Keith, you were fortunate to catch it early and back off a little before it became a problem. The more miles we are running, the less forgiving of mistakes the miles tend to be. Hence, I recovered from the earlier mistake (at around 20 mi/wk)in two weeks, but took about two months to recover from the second one (at 40 mi/wk).

kara said...

Yeah I learned that lesson the hard way.
Plus the older I get - the longer it takes to heal!

Vern said...

Kara, unfortunately, most of us have to learn too many things the hard way! I just wish I didn't have to learn a similar lesson twice in the same year!

Jenn said...

Yep - like Kara I learned this lesson the hard way as well.

great post!!

Vern said...

Jenn,
There's one that's guaranteed: whenever we talk about learning things the hard way, we find we have lots of company!
Thanks!

Sandi said...

Wise words, my friend!! I think, if I remember correctly, we were both being a bit pig headed about our training around the same time.

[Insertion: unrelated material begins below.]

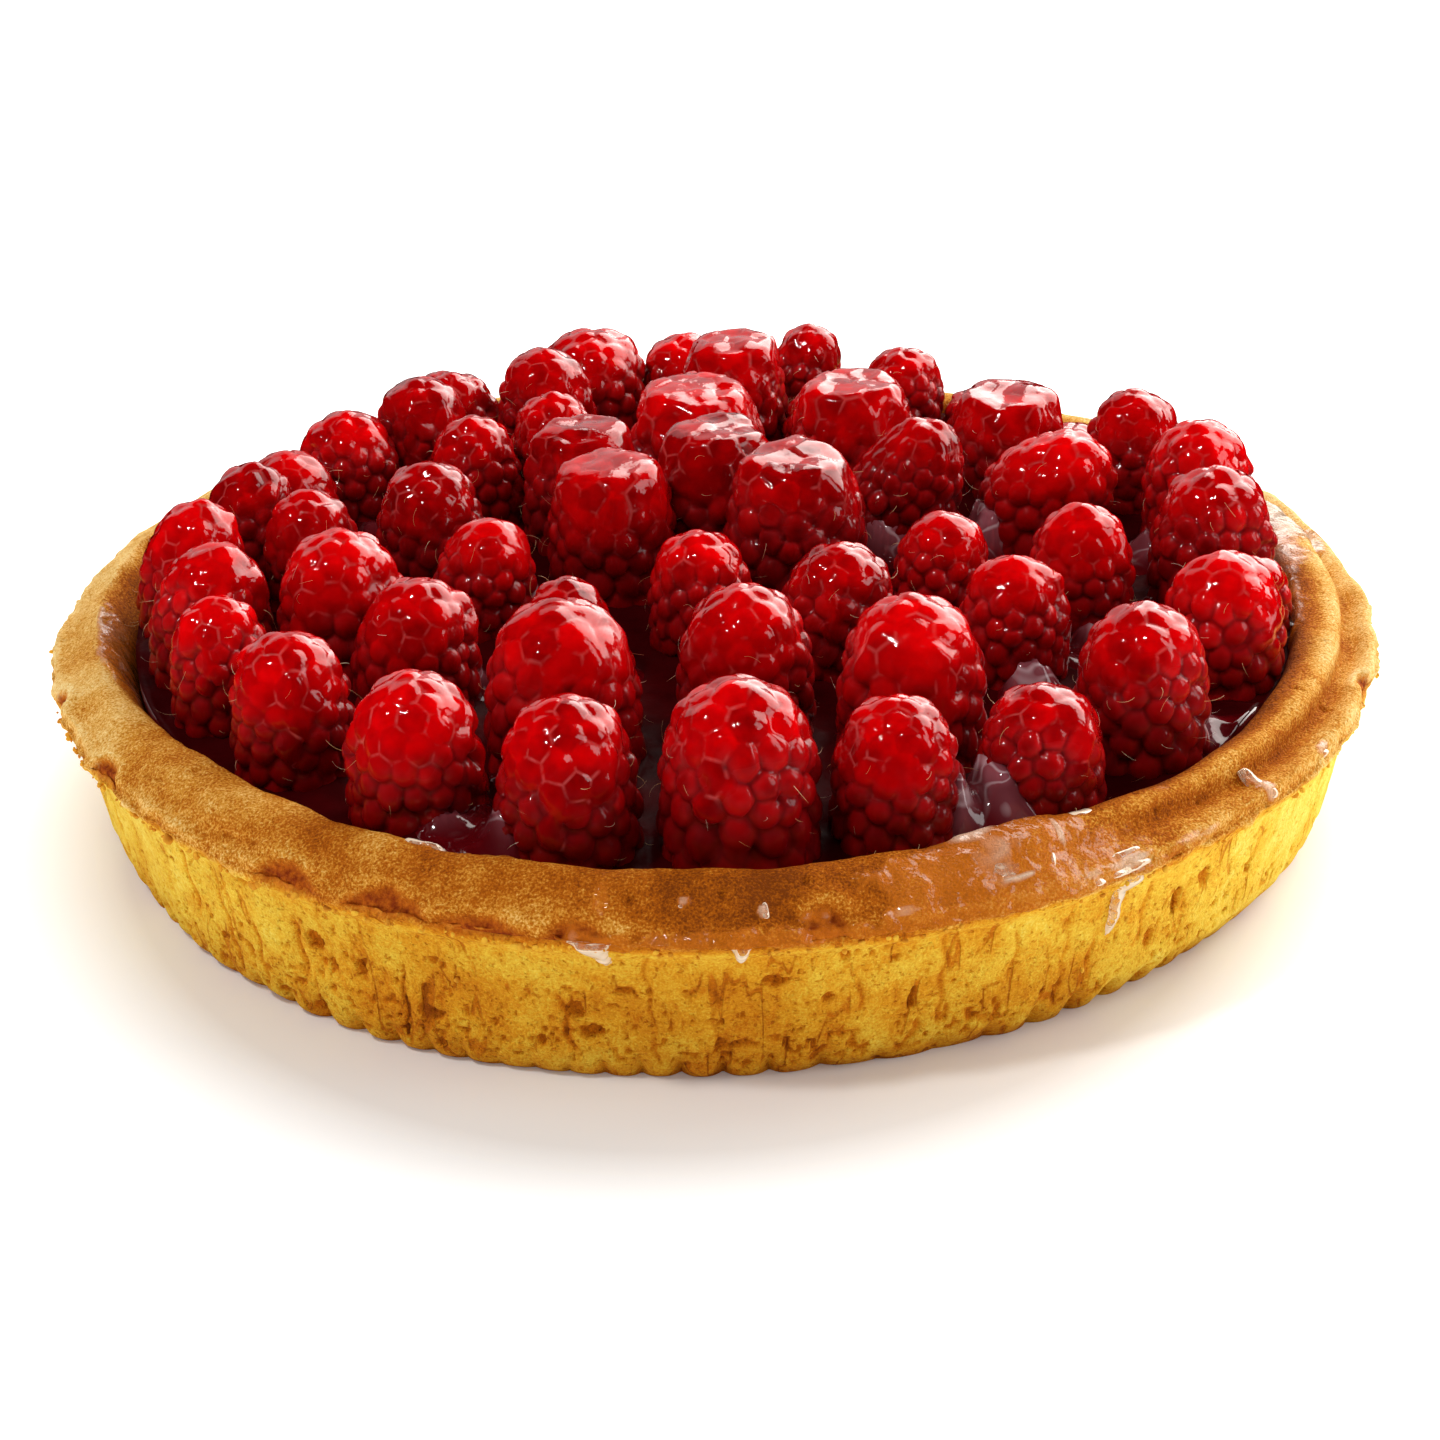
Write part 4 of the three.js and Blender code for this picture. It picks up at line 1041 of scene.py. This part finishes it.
def makeFilling(material, outlines):
    shape = fillingShape
    turn, x, y = roundGrid(shape["edge"], shape["cell"], shape["steps"])
    height = jellyHeight(x, y, outlines)
    points, faces = closedDisc(turn, x, y, height, shape["footRadius"], shape["footLevel"])
    print("filling:", len(faces), "triangles")
    return makePiece("setFilling", points, faces, material, None, ["filling"])


def jellyMaterial():
    # Set fruit jelly over a dark filling, cooled so that its skin is smooth.
    # It gives the eye a near-black red with wet lights.
    material, tree, where = startMaterial("setJelly")
    # cloudiness 6 mm across, ripples 3 mm
    cloudy = addNode(tree, "TexNoise", {"Vector": where, "Scale": 1 / (6 * mm), "Detail": 3})
    ripple = addNode(tree, "TexNoise", {"Vector": where, "Scale": 1 / (3 * mm), "Detail": 2})
    colour = addNode(tree, "Mix", {"Factor": cloudy, "A": hexColour("#200102"), "B": hexColour("#480306")},
                     data_type="RGBA")
    bump = addNode(tree, "Bump", {"Height": ripple, "Strength": 0.25, "Distance": 1 * mm})
    shader = addNode(tree, "BsdfPrincipled", {
        "Base Color": colour, "Roughness": 0.4, "IOR": 1.4, "Specular IOR Level": 0.02, "Normal": bump})
    addNode(tree, "OutputMaterial", {"Surface": shader})
    return material


# poured glaze: webs between berries, and drips down the crust

def makeWebs(material, outlines):
    # one thin body under the whole top, which comes up through the jelly where glaze hangs
    shape = webShape
    edge = fillingShape["edge"] - 0.1
    turn, x, y = roundGrid(edge, shape["cell"], shape["steps"])
    jelly = jellyHeight(x, y, outlines)
    gap, second = (np.maximum(0, values) for values in berryGaps(x, y, outlines))
    spots = np.stack([x, y, np.full_like(x, 5)], -1)
    amount = 0.6 * smoothShare(lumps(spots, 13, 61), 0, 0.6) * smoothShare(np.hypot(x, y + 84), 20, 34)
    for px, py, reach, share in shape["places"]:
        near = 1 - smoothShare(np.hypot(x - px, y - py), 0.5 * reach, reach)
        amount = np.maximum(amount, share * near)
    close = 0.5 + 0.5 * np.exp(-gap / 0.9)
    rise = shape["lift"] * amount * np.exp(-(gap + second) / shape["hang"]) * close
    for px, py, reach, lift in shape["skins"]:
        far = np.hypot(x - px, y - py) / reach + 0.12 * lumps(spots, 5, 63)
        rise = np.maximum(rise, lift * (1 - smoothShare(far, 0.4, 1)) * (0.15 + 0.65 * np.exp(-gap / 1.6)))
    rise = rise + 0.2 * smoothShare(rise, 0.5, 2) * lumps(spots, 6, 62)
    points, faces = closedDisc(turn, x, y, jelly - shape["sunk"] + rise, edge, shape["footLevel"])
    veil = np.concatenate([smoothShare(rise, 1, 5).reshape(-1), np.zeros(shape["steps"] + 2)])
    print("webs:", len(faces), "triangles")
    return makePiece("glazeWebs", points, faces, material, {"veil": veil})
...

If I did my stats the dips in my training would be very similar I think! :-) As long as we've learned something along the way, right?!

Vern said...

You are correct, Sandi! We all make mistakes; the key is to learn from them! I've become a lot more cautious in my approach. I still want to push my envelope, but within the limits of sound principles!

Travis and Teniah said...

This was just the perfect post for me to read tonight! I was kind of feeling down on myself for not running for three days, and then I read your post and realized that listening to your body is so important. Maybe that little break was what I needed to prepare for a more faithful training program! It's so important to find the balance between being faithful to your "plan" and not over training. Thanks for the perspective.

Vern said...

I'm glad the post was helpful, Teniah! Rest is just as important as activity!